A hundred, or even 50 years ago, federal institutions and subsidies that kept cattle king were acceptable to westerners. City and country folk alike shared common values and a common regard for government's role in the region's economy. That commonality is gone today. What the urban West wants from the region's public lands is not what the rural West is willing to give. The economies of the urban West are sufficiently diversified that the desire for federal programs and subsidies will likely diminish with time (and with the political reality of a Republican Congress).

Yet the rural, ranching West remains immune from change; it remains by law and tradition tethered to the federal trough and stubbornly resistant to the market signals that emanate from the urban West crying out for something other than the status quo. But the more the sagebrush rebels defend the old system of privilege and subsidies, the more glaring its inequities become, and the more apparent it is to all but them that it is corrupt and beyond salvage.

Is it any wonder that western environmentalists, sportsmen, and outdoor enthusiasts have fought ranchers so hard for so long? They, like the rest of the urban West, can't buy grazing permits and then use them for their own purposes. They can't use the marketplace to reach outcomes that are noncoercive. What they can and must do, however, is pay the taxes that sustain grazing at its current levels; they must finance the subsidies that generate non-market outcomes, that raise their blood pressures, and that severely restrict their options for action.

Urban and nonranching westerners have no choice but to play politics with half the West's land if they are to influence its future use. They are constrained by law and tradition to demand more and more government so that their voices can carry more and more weight in a public never-never land bereft of markets, private property rights, and voluntary channels. That's how multiple-use management works. It's the law of the West, the legacy handed down to all Americans by a century-and-a-half of federal social and environmental engineering.

This is why the West is at war with itself. One half of it, the landed part, is entrenched in federal protection and the other half, the urban part, is powerful enough to turn the federal might against the vastly outnumbered cowboy. But all the federal might in the world cannot and will not unravel the Gordian knot of how best to allocate the West's resources--the rivers, rangelands, and mountain peaks that are the sources of its livelihood, happiness, and identity. Well-intended government has failed to do so in the past, it is failing now, and it will fail in the future.

That explains, in part, the ubiquitous rise of intolerant environmental groups like Earth First! who have come to the public-lands scene with radical agendas to shoot cows and, if necessary, to shoot ranchers. They are simply the mirror reflections of the rabble-rousing rancher with a .44-caliber Magnum tucked in the back of his jeans. With markets nonexistent, land uses monopolized, property rights in limbo, subsidies suspect and challenged, and government an abysmal failure, what alternative is there to war in the West? Is it not amazing that to date only words have shattered the fragile calm of deserts, prairies, and canyons?

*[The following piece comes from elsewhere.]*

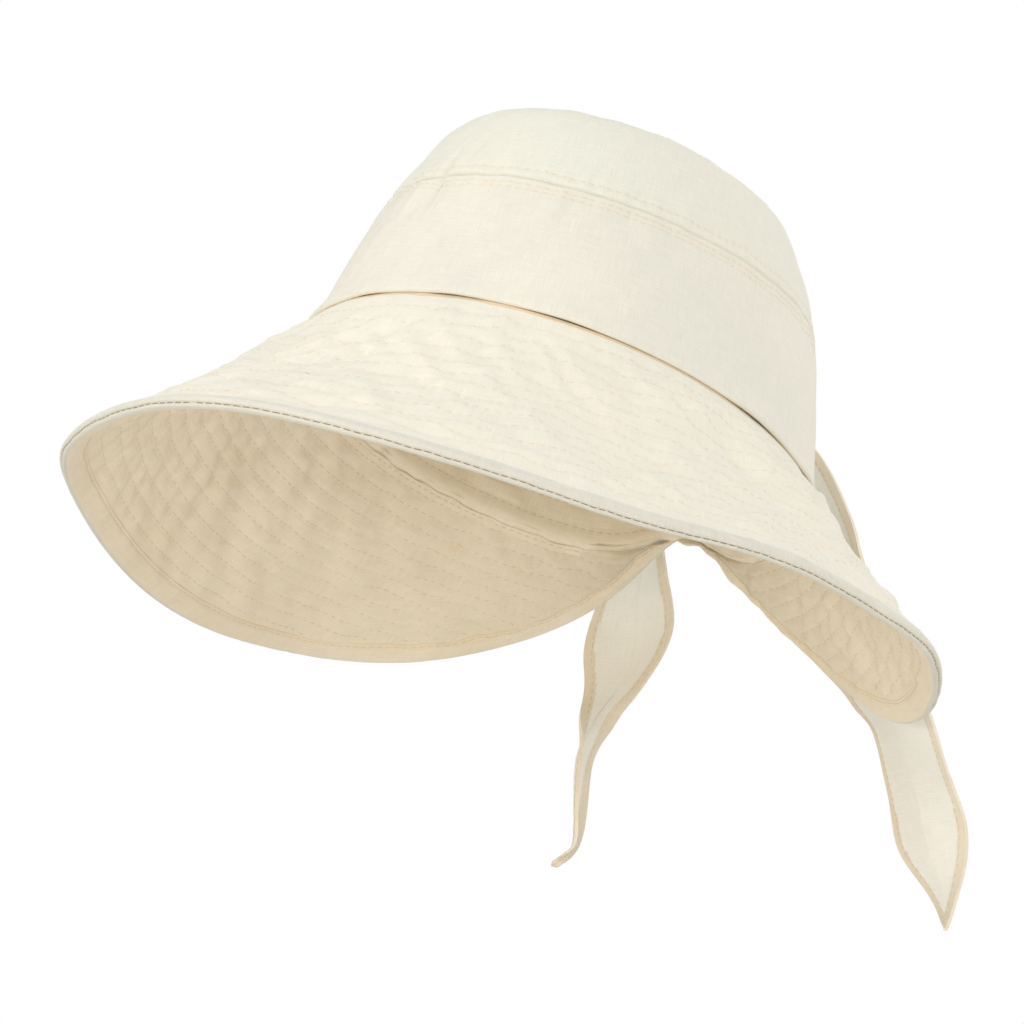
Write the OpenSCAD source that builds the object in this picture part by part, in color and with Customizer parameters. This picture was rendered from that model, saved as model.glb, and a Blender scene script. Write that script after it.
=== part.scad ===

Clearly, until ranchers and environmentalists--the rural and the urban West--see the origin of internecine warfare for what it is, a storm will continue to gather over the Rockies. Nothing will change, there can be no peace, unless and until ranchers say no to government in principle, until environmentalists say no to government in practice, and until both warring parties willingly embrace markets and true self-governance for a freer, Next West.